Mechanisms of Hole Quality Improvement in Ultrasonic‐Assisted Drilling of Carbon Fiber Reinforced Polyetherketoneketone Composites
Wenkai Zhang, Liqiang Zhang, Meihua Zhang, Man Zhao, Nan Wu, Gang LiuABSTRACT
Carbon fiber‐reinforced polyetherketoneketone (CF/PEKK) thermoplastic composites are prone to hole‐wall roughening, diameter fluctuation, and exit damage during precision drilling. This study evaluates the effectiveness of ultrasonic vibration‐assisted drilling (UVAD) in improving drilled‐hole quality and establishes an integrated characterization framework for hole‐wall surface integrity, diameter stability, and CT‐detectable damage around the hole. Three‐dimensional areal roughness measurement, slice‐by‐slice equivalent diameter (EqDiameter) reconstruction using industrial computed tomography (CT), a CT‐apparent volumetric damage factor, and correlation analysis were combined to compare the hole quality obtained by conventional drilling (CD) and UVAD. The results show that, compared with CD, UVAD reduced the average hole‐wall Sa and Sq values by approximately 25.2% and 21.4%, respectively, across all drilling conditions.

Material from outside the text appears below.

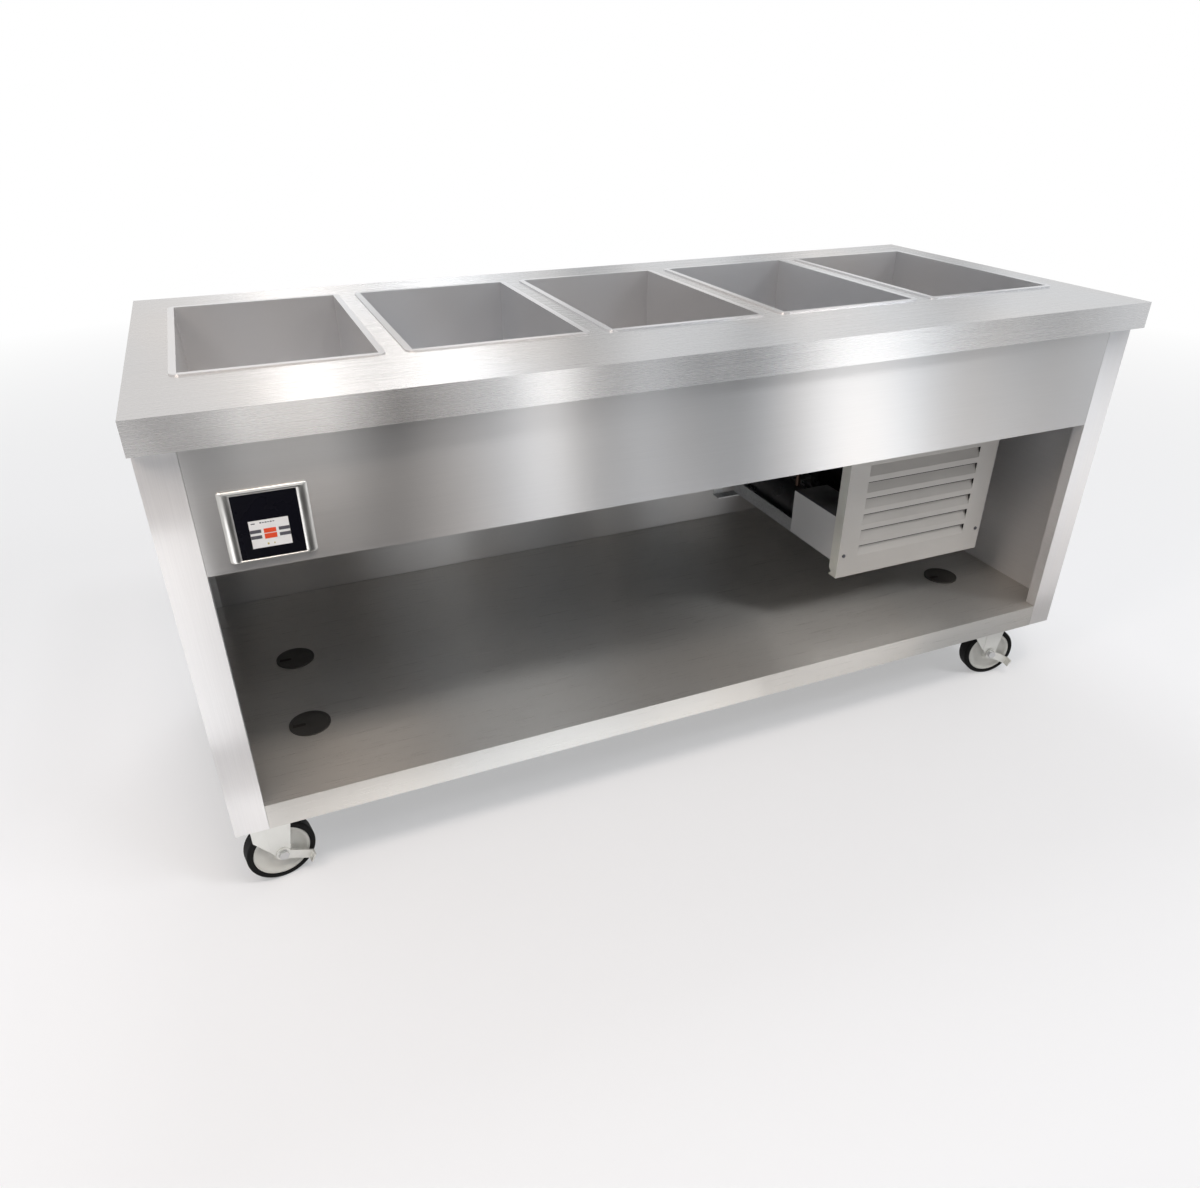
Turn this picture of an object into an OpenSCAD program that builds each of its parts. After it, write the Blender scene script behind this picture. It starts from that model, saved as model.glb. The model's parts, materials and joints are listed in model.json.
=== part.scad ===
// Mobile salad bar: a five-well stainless counter on swivel casters, with a
// refrigeration unit hung under its right half.
// Origin: floor level, in the middle of the counter. +X runs to the operator's
// right, -Y is the operator's side and +Z is up. All sizes are in millimetres.

/* [Counter] */
// Length of the counter top
top_l = 1880; // [1780:10:2200]
// Depth of the counter top
top_d = 806; // [780:1:900]
// Height of the counter surface above the floor
top_h = 914; // [850:1:960]
// Height of the turned-down edge
edge_h = 51; // [40:1:60]
// Sheet of the counter top
top_t = 2.5; // [1.5:0.1:3]
// Inward hem at the foot of the front and back edges
edge_hem = 12; // [8:1:16]

/* [Body] */
// Sheet of the panels and the shelf
sheet_t = 1.5; // [1:0.1:2]
// Overhang of the counter top over the operator's side
over_front = 27; // [20:1:40]
// Overhang of the counter top over the back panel
over_back = 22; // [16:1:24]
// Width of the leg face that each end panel turns forward
leg_w = 57; // [50:1:70]
// Depth of the leg's return
leg_return = 26; // [20:1:30]
// Width of the flanges that join one panel to the next
flange_w = 25; // [15:1:30]
// Visible height of the front apron below the counter edge
apron_drop = 205; // [190:1:210]
// Seam between the apron or the shelf lip and the legs
seam = 0.5; // [0.2:0.1:1]

/* [Shelf] */
// Height of the body's lower edge above the floor
body_z = 154; // [150:1:170]
// Height of the shelf lip
lip_h = 52; // [45:1:60]
// Inward hem at the foot of the lip
lip_hem = 10; // [8:1:11]
// Width of the two channels that carry the casters
channel_w = 62; // [60:1:62]
// Sheet of the channels
channel_t = 2.5; // [2:0.1:3]

/* [Wells] */
// Number of wells, which the node names repeat
well_count = 5; // [5:1:5]
// Distance from the counter's end to the first well
well_end = 75; // [72:1:90]
// Web of the counter top between one well and the next
well_gap = 55; // [48:1:60]
// Inside length of a well, front to back
well_l = 490; // [480:1:500]
// Depth of a well below the counter surface
well_depth = 203; // [180:1:205]
// How far the wells sit behind the middle of the counter
well_back = 43; // [30:1:45]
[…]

The average absolute diameter deviation, |Δ D |, decreased from 0.036 to 0.028 mm, while the mean standard deviation and range of the slice‐by‐slice EqDiameter were reduced by approximately 55.4% and 60.6%, respectively. In addition, CT‐detectable damage around the hole in the exit region was reduced under UVAD. Hole‐wall roughness, diameter deviation, and the CT‐apparent volumetric damage factor showed strong associations with the average thrust force. These findings provide experimental support for low‐damage precision drilling, diameter stability control, and damage evaluation around drilled holes in CF/PEKK thermoplastic composites.